▶ OBJECTIVE:
Every line in the listing is to be echoed verbatim.

== MATERIAL SHOWN

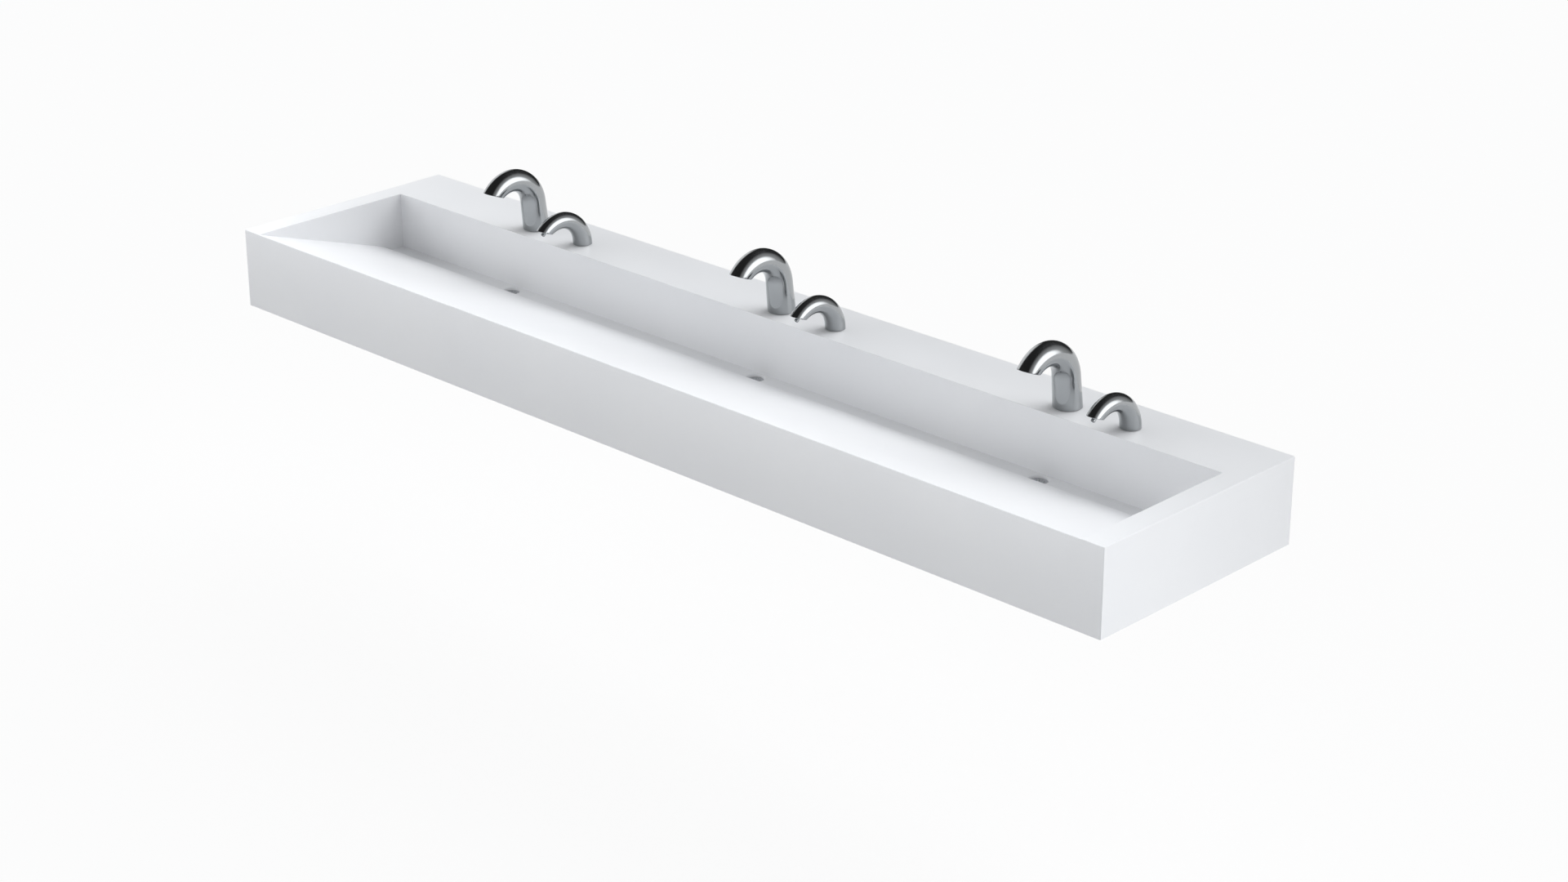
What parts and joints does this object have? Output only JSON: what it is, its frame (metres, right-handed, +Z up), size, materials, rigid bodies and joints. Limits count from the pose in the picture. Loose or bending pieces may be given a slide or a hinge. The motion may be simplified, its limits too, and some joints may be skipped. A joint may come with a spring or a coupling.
{
  "type": "trough sink",
  "caption": "Wall-hung trough sink with a ramp basin, a rear drain gutter and a deck of sensor water spouts, each with a soap spout beside it.",
  "frame": {"origin": "middle of the footprint at the level of the apron's lower edge", "axes": "+X along the trough towards the user's right, +Y towards the wall, +Z up"},
  "size_m": [2.438, 0.56, 0.3287],
  "materials": {
    "solid_surface": "satin",
    "galvanised_steel": "satin",
    "drain_metal": "satin",
    "chrome": "polished",
    "brass": "satin",
    "rubber": "matte",
    "black_plastic": "satin",
    "grey_case": "matte",
    "knob_plastic": "satin",
    "white_tube": "satin",
    "battery_wrap": "gloss",
    "bottle_plastic": "satin"
  },
  "bodies": {
    "trough": {"deck_panel": "solid_surface", "front_apron": "solid_surface", "left_end_panel": "solid_surface", "right_end_panel": "solid_surface", "ramp_panel": "solid_surface", "gutter_floor": "solid_surface", "rear_basin_wall": "solid_surface", "left_basin_wall": "solid_surface", "right_basin_wall": "solid_surface", "rear_rail": "solid_surface", "support_bracket_1": "galvanised_steel", "support_bracket_2": "galvanised_steel", "support_bracket_3": "galvanised_steel", "support_bracket_4": "galvanised_steel", "bracket_screws": "galvanised_steel", "drain_body_1": "drain_metal", "drain_body_2": "drain_metal", "drain_body_3": "drain_metal", "drain_grids": "drain_metal", "drain_gaskets": "rubber", "drain_locknuts": "brass", "spout_1": "chrome", "spout_2": "chrome", "spout_3": "chrome", "spout_outlets": "black_plastic", "spout_shanks": "brass", "spout_gaskets": "rubber", "spout_nuts": "brass", "soap_spout_1": "chrome", "soap_spout_2": "chrome", "soap_spout_3": "chrome", "soap_nozzle_1": "chrome", "soap_nozzle_2": "chrome", "soap_nozzle_3": "chrome", "soap_shanks": "brass", "soap_gaskets": "rubber", "soap_nuts": "brass", "water_valve_1": "brass", "water_valve_2": "brass", "water_valve_3": "brass", "solenoid_coils": "black_plastic", "supply_tubes": "white_tube", "sensor_leads": "rubber", "control_box_1": "grey_case", "control_box_2": "grey_case", "control_box_3": "grey_case", "control_lids": "black_plastic", "battery_packs": "battery_wrap", "box_screws": "galvanised_steel", "soap_pump_1": "grey_case", "soap_pump_2": "grey_case", "soap_pump_3": "grey_case", "dip_tubes": "white_tube"},
    "stop_knob_1": {"stop_knob_1": "knob_plastic"},
    "stop_knob_2": {"stop_knob_2": "knob_plastic"},
    "stop_knob_3": {"stop_knob_3": "knob_plastic"},
    "soap_bottle_1": {"soap_bottle_1": "bottle_plastic"},
    "soap_bottle_2": {"soap_bottle_2": "bottle_plastic"},
    "soap_bottle_3": {"soap_bottle_3": "bottle_plastic"}
  },
  "joints": [
    {"name": "stop_turn_1", "type": "hinge", "parent": "trough", "child": "stop_knob_1", "pos_m": [-0.87, 0.18, 0.0343], "axis": [0, 0, 1], "range_deg": [0, 90]},
    {"name": "stop_turn_2", "type": "hinge", "parent": "trough", "child": "stop_knob_2", "pos_m": [-0.108, 0.18, 0.0343], "axis": [0, 0, 1], "range_deg": [0, 90]},
    {"name": "stop_turn_3", "type": "hinge", "parent": "trough", "child": "stop_knob_3", "pos_m": [0.654, 0.18, 0.0343], "axis": [0, 0, 1], "range_deg": [0, 90]},
    {"name": "bottle_turn_1", "type": "hinge", "parent": "trough", "child": "soap_bottle_1", "pos_m": [-0.6096, 0.205, 0.1033], "axis": [0, 0, 1], "range_deg": [0, 60]},
    {"name": "bottle_turn_2", "type": "hinge", "parent": "trough", "child": "soap_bottle_2", "pos_m": [0.1524, 0.205, 0.1033], "axis": [0, 0, 1], "range_deg": [0, 60]},
    {"name": "bottle_turn_3", "type": "hinge", "parent": "trough", "child": "soap_bottle_3", "pos_m": [0.9144, 0.205, 0.1033], "axis": [0, 0, 1], "range_deg": [0, 60]}
  ]
}
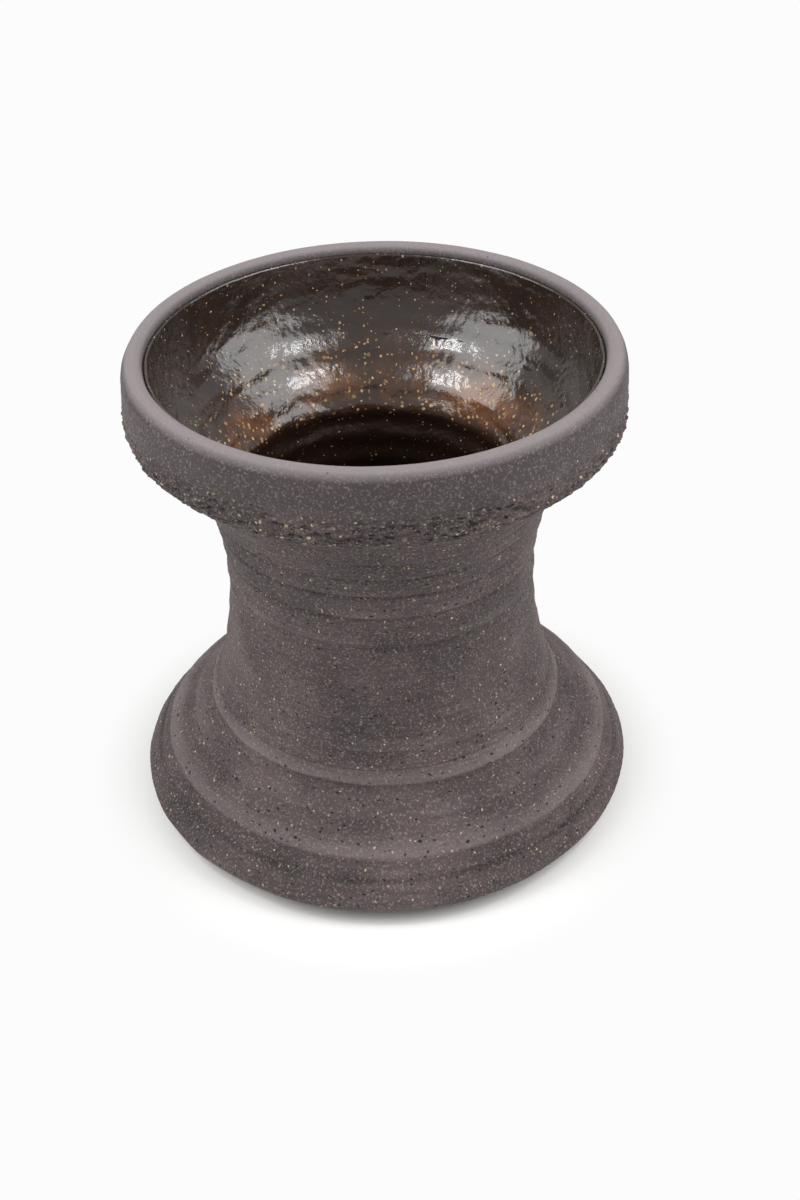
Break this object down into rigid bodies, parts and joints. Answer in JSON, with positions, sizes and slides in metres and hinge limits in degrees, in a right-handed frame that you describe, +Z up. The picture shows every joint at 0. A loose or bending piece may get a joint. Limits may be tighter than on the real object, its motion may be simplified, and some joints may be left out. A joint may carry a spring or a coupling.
{
  "type": "ceramic vase",
  "caption": "Dark stoneware vase with a flared foot, a narrow ringed neck and a heavy collar round a glossy brown glazed bowl.",
  "frame": {"origin": "middle of the face that the vase stands on", "axes": "+Z up along the turning axis, from the foot to the lip"},
  "size_m": [0.1438, 0.1438, 0.1407],
  "materials": {
    "stoneware": "matte",
    "slip": "matte",
    "glaze": "gloss"
  },
  "bodies": {
    "root": {"foot_bell": "stoneware", "floor_disc": "stoneware", "floor_slip_seam": "slip", "foot_slip_seam": "slip", "waist_neck": "stoneware", "collar_slip_seam": "slip", "rim_collar": "stoneware", "glaze_lining": "glaze"}
  },
  "joints": []
}
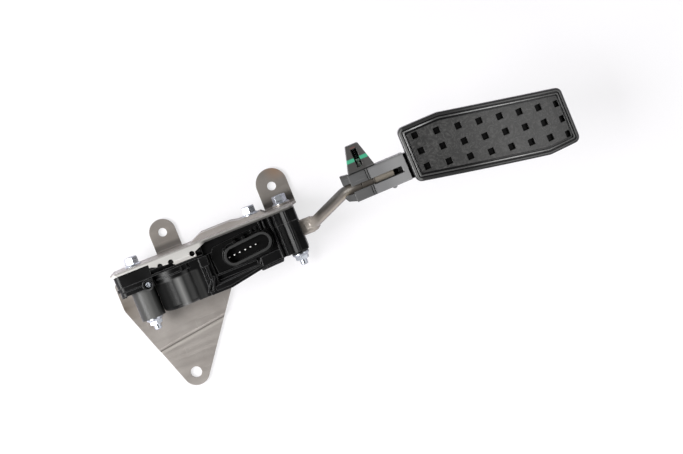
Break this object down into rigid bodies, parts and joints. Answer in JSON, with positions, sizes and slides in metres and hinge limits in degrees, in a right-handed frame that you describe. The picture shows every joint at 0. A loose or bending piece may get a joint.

====

▶ SOLVED PROBLEM:
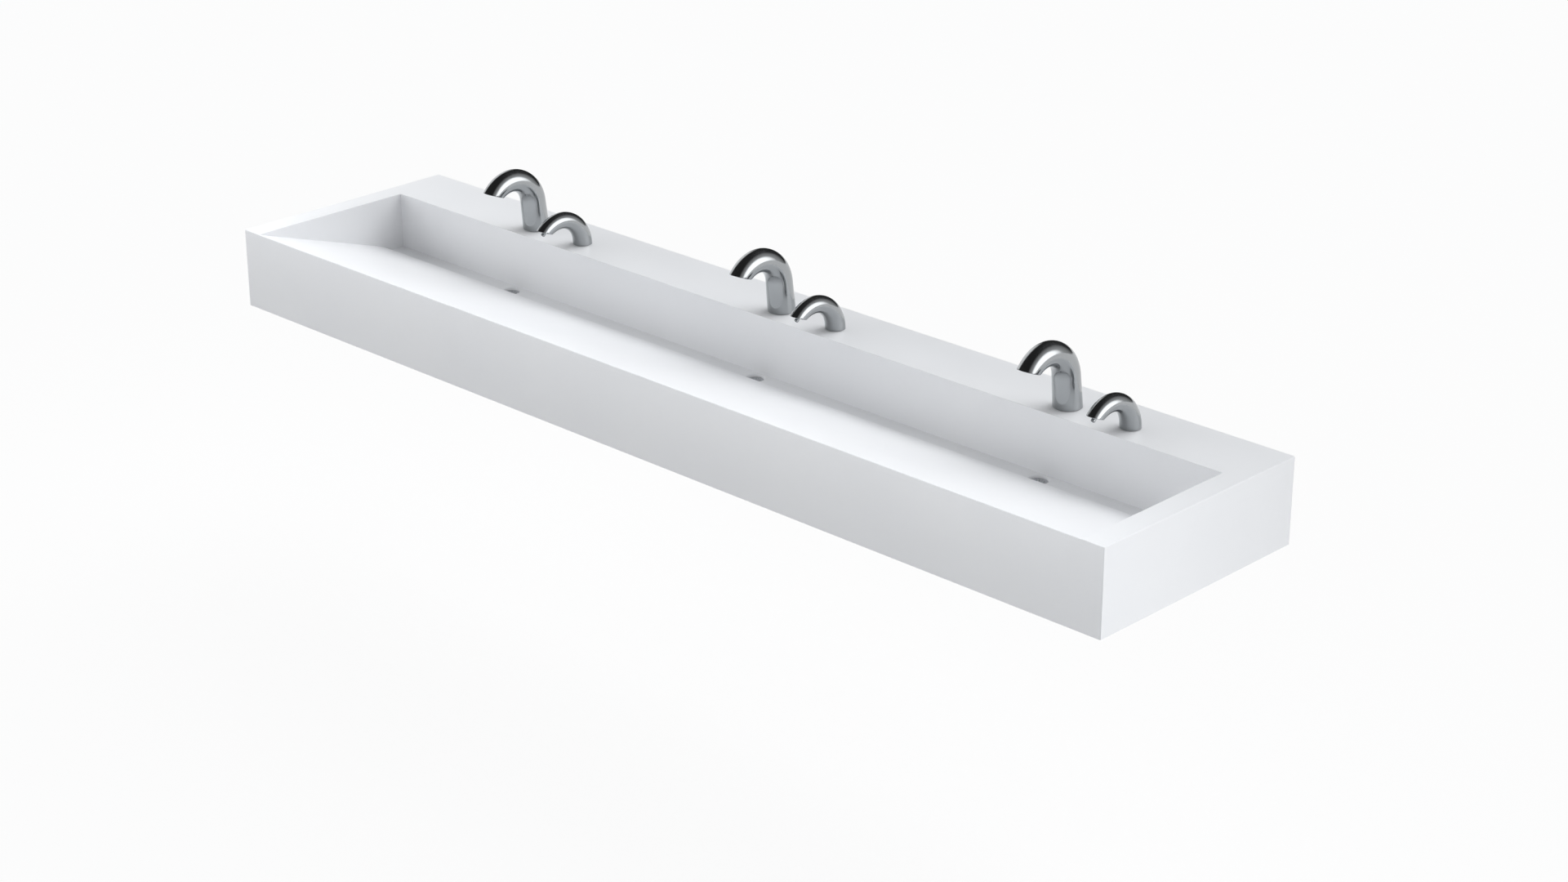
What parts and joints does this object have? Output only JSON: what it is, its frame (metres, right-handed, +Z up), size, materials, rigid bodies and joints. Limits count from the pose in the picture. Loose or bending pieces may be given a slide or a hinge. The motion may be simplified, its limits too, and some joints may be skipped. A joint may come with a spring or a coupling.
{
  "type": "trough sink",
  "caption": "Wall-hung trough sink with a ramp basin, a rear drain gutter and a deck of sensor water spouts, each with a soap spout beside it.",
  "frame": {"origin": "middle of the footprint at the level of the apron's lower edge", "axes": "+X along the trough towards the user's right, +Y towards the wall, +Z up"},
  "size_m": [2.438, 0.56, 0.3287],
  "materials": {
    "solid_surface": "satin",
    "galvanised_steel": "satin",
    "drain_metal": "satin",
    "chrome": "polished",
    "brass": "satin",
    "rubber": "matte",
    "black_plastic": "satin",
    "grey_case": "matte",
    "knob_plastic": "satin",
    "white_tube": "satin",
    "battery_wrap": "gloss",
    "bottle_plastic": "satin"
  },
  "bodies": {
    "trough": {"deck_panel": "solid_surface", "front_apron": "solid_surface", "left_end_panel": "solid_surface", "right_end_panel": "solid_surface", "ramp_panel": "solid_surface", "gutter_floor": "solid_surface", "rear_basin_wall": "solid_surface", "left_basin_wall": "solid_surface", "right_basin_wall": "solid_surface", "rear_rail": "solid_surface", "support_bracket_1": "galvanised_steel", "support_bracket_2": "galvanised_steel", "support_bracket_3": "galvanised_steel", "support_bracket_4": "galvanised_steel", "bracket_screws": "galvanised_steel", "drain_body_1": "drain_metal", "drain_body_2": "drain_metal", "drain_body_3": "drain_metal", "drain_grids": "drain_metal", "drain_gaskets": "rubber", "drain_locknuts": "brass", "spout_1": "chrome", "spout_2": "chrome", "spout_3": "chrome", "spout_outlets": "black_plastic", "spout_shanks": "brass", "spout_gaskets": "rubber", "spout_nuts": "brass", "soap_spout_1": "chrome", "soap_spout_2": "chrome", "soap_spout_3": "chrome", "soap_nozzle_1": "chrome", "soap_nozzle_2": "chrome", "soap_nozzle_3": "chrome", "soap_shanks": "brass", "soap_gaskets": "rubber", "soap_nuts": "brass", "water_valve_1": "brass", "water_valve_2": "brass", "water_valve_3": "brass", "solenoid_coils": "black_plastic", "supply_tubes": "white_tube", "sensor_leads": "rubber", "control_box_1": "grey_case", "control_box_2": "grey_case", "control_box_3": "grey_case", "control_lids": "black_plastic", "battery_packs": "battery_wrap", "box_screws": "galvanised_steel", "soap_pump_1": "grey_case", "soap_pump_2": "grey_case", "soap_pump_3": "grey_case", "dip_tubes": "white_tube"},
    "stop_knob_1": {"stop_knob_1": "knob_plastic"},
    "stop_knob_2": {"stop_knob_2": "knob_plastic"},
    "stop_knob_3": {"stop_knob_3": "knob_plastic"},
    "soap_bottle_1": {"soap_bottle_1": "bottle_plastic"},
    "soap_bottle_2": {"soap_bottle_2": "bottle_plastic"},
    "soap_bottle_3": {"soap_bottle_3": "bottle_plastic"}
  },
  "joints": [
    {"name": "stop_turn_1", "type": "hinge", "parent": "trough", "child": "stop_knob_1", "pos_m": [-0.87, 0.18, 0.0343], "axis": [0, 0, 1], "range_deg": [0, 90]},
    {"name": "stop_turn_2", "type": "hinge", "parent": "trough", "child": "stop_knob_2", "pos_m": [-0.108, 0.18, 0.0343], "axis": [0, 0, 1], "range_deg": [0, 90]},
    {"name": "stop_turn_3", "type": "hinge", "parent": "trough", "child": "stop_knob_3", "pos_m": [0.654, 0.18, 0.0343], "axis": [0, 0, 1], "range_deg": [0, 90]},
    {"name": "bottle_turn_1", "type": "hinge", "parent": "trough", "child": "soap_bottle_1", "pos_m": [-0.6096, 0.205, 0.1033], "axis": [0, 0, 1], "range_deg": [0, 60]},
    {"name": "bottle_turn_2", "type": "hinge", "parent": "trough", "child": "soap_bottle_2", "pos_m": [0.1524, 0.205, 0.1033], "axis": [0, 0, 1], "range_deg": [0, 60]},
    {"name": "bottle_turn_3", "type": "hinge", "parent": "trough", "child": "soap_bottle_3", "pos_m": [0.9144, 0.205, 0.1033], "axis": [0, 0, 1], "range_deg": [0, 60]}
  ]
}
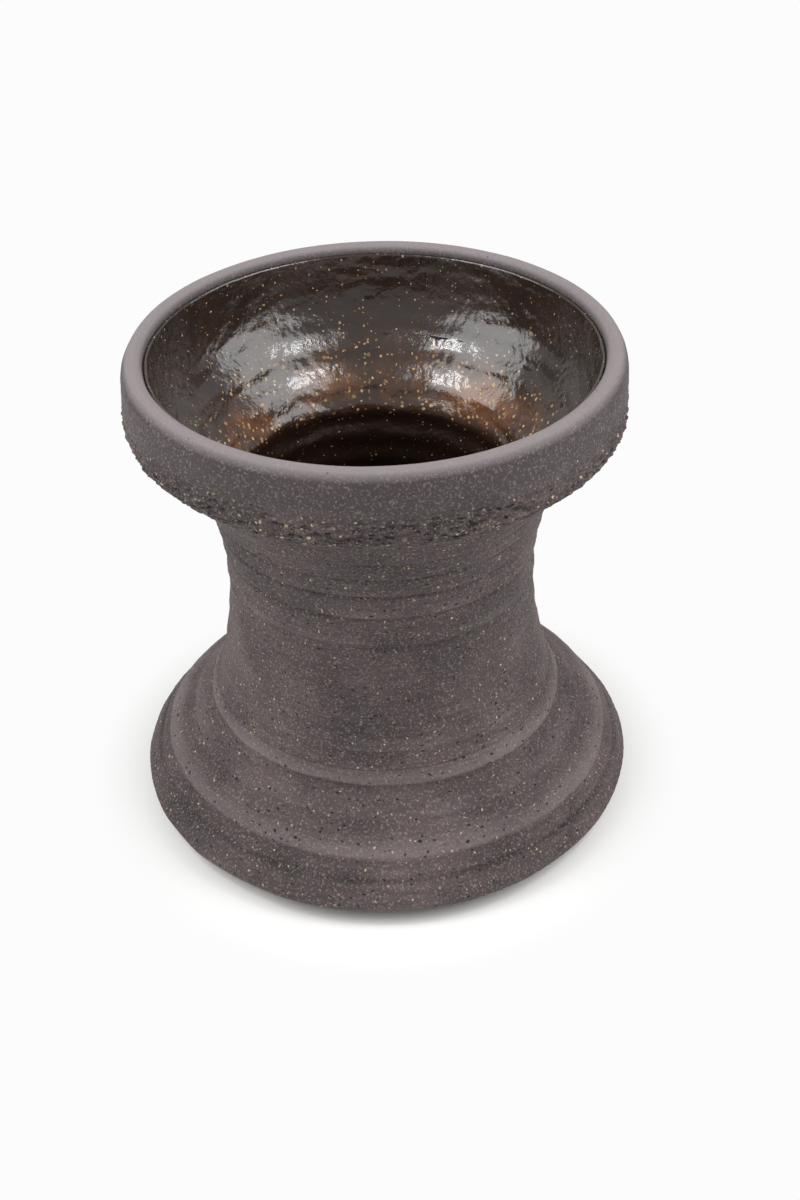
Break this object down into rigid bodies, parts and joints. Answer in JSON, with positions, sizes and slides in metres and hinge limits in degrees, in a right-handed frame that you describe, +Z up. The picture shows every joint at 0. A loose or bending piece may get a joint. Limits may be tighter than on the real object, its motion may be simplified, and some joints may be left out. A joint may carry a spring or a coupling.
{
  "type": "ceramic vase",
  "caption": "Dark stoneware vase with a flared foot, a narrow ringed neck and a heavy collar round a glossy brown glazed bowl.",
  "frame": {"origin": "middle of the face that the vase stands on", "axes": "+Z up along the turning axis, from the foot to the lip"},
  "size_m": [0.1438, 0.1438, 0.1407],
  "materials": {
    "stoneware": "matte",
    "slip": "matte",
    "glaze": "gloss"
  },
  "bodies": {
    "root": {"foot_bell": "stoneware", "floor_disc": "stoneware", "floor_slip_seam": "slip", "foot_slip_seam": "slip", "waist_neck": "stoneware", "collar_slip_seam": "slip", "rim_collar": "stoneware", "glaze_lining": "glaze"}
  },
  "joints": []
}
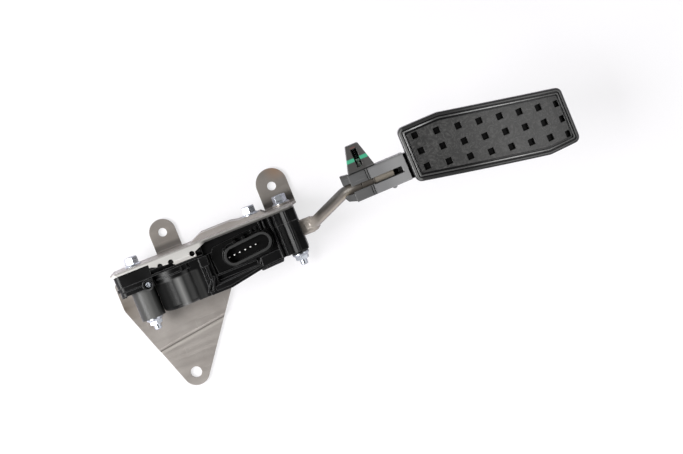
Break this object down into rigid bodies, parts and joints. Answer in JSON, with positions, sizes and slides in metres and hinge limits in degrees, in a right-handed frame that you describe. The picture shows every joint at 0. A loose or bending piece may get a joint.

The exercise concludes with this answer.